L'abbondante mensa della Parola lungo il cammino è servita a far desiderare e comprendere la mensa del Pane. Nell'Eucaristia si spalancano i nostri occhi perché vediamo che è lui per noi. Questo riconoscimento avviene dopo la Parola nel dono del Pane. Gesù dopo lo spezzamento del Pane non scompare, ma resta con noi invisibile. E' invisibile perché, propriamente parlando, non è più con noi, ma in noi. La Parola e il Pane ce l'hanno messo nel cuore. Dio nell'Antico Testamento si era rivelato nel roveto ardente (Es 3,2ss), ora si rivela nel cuore ardente di ogni uomo che ascolta la parola di Dio. Egli non si rivela più fuori, ma dentro di noi, come nostra vita. E' lui il maestro interiore, la cui parola viva ed efficace risuscita in noi la speranza morta. Il suo potere non si impone, ma ci lascia liberi. Anzi, suscita la libertà del desiderio e dell'invocazione: "Dimora con noi!". "Davvero il Signore è risorto!" è il grido di Pasqua.
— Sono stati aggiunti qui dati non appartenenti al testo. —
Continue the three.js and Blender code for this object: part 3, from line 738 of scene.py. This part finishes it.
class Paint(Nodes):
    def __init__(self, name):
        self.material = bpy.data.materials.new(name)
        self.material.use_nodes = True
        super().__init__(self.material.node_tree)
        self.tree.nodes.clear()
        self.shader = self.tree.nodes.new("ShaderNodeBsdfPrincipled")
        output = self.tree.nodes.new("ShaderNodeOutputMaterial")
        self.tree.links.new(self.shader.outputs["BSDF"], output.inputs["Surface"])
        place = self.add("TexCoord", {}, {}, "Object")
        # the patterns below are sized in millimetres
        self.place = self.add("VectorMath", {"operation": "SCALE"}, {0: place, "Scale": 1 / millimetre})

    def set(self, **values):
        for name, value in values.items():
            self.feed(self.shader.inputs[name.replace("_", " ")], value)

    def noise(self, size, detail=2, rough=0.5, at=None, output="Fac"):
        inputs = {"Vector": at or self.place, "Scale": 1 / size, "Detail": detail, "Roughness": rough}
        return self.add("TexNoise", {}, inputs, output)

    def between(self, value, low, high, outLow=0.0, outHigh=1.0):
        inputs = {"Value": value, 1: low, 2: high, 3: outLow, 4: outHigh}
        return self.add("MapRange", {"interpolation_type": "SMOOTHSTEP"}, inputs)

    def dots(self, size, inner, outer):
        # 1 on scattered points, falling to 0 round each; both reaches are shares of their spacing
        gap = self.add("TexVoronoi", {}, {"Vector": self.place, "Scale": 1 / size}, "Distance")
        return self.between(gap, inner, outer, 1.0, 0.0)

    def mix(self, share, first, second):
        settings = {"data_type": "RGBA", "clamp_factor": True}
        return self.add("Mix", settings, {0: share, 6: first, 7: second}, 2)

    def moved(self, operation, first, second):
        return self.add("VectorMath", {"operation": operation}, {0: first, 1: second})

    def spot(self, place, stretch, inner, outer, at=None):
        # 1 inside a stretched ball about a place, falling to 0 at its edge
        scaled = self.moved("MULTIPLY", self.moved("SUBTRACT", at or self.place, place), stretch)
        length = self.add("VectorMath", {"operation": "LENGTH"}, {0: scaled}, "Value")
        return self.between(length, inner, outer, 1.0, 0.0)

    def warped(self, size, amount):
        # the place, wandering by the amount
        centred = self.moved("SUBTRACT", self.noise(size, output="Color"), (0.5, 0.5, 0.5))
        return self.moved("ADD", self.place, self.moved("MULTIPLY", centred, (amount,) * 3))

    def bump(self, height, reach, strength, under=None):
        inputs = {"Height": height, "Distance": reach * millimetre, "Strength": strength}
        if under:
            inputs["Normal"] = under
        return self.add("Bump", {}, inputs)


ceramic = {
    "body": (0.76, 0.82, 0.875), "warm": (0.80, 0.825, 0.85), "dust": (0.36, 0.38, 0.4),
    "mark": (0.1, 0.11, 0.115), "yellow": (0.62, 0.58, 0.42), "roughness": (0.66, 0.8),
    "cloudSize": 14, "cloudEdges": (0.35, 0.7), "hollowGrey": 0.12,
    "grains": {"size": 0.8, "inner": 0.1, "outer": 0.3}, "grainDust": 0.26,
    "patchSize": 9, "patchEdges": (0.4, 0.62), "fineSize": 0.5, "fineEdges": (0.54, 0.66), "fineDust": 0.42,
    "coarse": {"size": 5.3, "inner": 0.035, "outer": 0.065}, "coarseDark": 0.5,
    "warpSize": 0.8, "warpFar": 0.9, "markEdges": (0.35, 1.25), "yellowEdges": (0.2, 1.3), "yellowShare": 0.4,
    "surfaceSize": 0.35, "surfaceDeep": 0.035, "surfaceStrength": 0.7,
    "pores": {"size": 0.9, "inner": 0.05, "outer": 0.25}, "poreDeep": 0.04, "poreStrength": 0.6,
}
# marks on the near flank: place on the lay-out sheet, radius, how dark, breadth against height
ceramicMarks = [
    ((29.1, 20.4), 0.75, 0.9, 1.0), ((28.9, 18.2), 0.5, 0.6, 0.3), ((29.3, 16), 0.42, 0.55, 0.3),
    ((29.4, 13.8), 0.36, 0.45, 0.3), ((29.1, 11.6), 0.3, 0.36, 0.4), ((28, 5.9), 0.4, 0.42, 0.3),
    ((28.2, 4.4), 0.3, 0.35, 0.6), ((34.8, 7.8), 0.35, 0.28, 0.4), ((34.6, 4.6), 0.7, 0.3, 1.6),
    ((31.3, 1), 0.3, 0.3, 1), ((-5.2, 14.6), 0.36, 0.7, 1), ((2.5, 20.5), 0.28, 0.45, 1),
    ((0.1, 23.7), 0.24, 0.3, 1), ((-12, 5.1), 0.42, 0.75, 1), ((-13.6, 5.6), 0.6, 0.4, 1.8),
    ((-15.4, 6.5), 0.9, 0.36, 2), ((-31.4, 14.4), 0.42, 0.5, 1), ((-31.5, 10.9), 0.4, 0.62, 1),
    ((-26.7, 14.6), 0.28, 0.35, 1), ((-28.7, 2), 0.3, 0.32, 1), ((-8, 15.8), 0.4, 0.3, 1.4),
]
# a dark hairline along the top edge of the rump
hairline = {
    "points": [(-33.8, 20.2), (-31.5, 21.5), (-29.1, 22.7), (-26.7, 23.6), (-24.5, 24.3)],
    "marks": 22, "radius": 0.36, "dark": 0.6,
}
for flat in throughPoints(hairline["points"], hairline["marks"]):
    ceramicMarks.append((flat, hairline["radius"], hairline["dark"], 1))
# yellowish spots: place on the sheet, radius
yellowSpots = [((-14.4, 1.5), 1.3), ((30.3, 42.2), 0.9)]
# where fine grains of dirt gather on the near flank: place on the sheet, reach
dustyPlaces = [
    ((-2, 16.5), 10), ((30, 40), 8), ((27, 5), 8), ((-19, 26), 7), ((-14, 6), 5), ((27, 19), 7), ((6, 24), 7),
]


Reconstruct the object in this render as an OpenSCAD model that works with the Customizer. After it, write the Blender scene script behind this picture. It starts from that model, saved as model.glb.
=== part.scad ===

Il Cristo che fu visto da Simone è quello stesso che noi riconosciamo nell'Eucaristia. Il messaggio della risurrezione avanza attraverso la celebrazione dell'Eucaristia. E' qui che la Chiesa fa esperienza che Cristo è il Vivente. L'annuncio della risurrezione, che si era aperto con diffidenza all'inizio del racconto (v. 23), dopo l'incontro con il Cristo che spiega le Scritture e spezza il Pane si trasmette da una Chiesa all'altra con partecipazione e gioia (v. 35).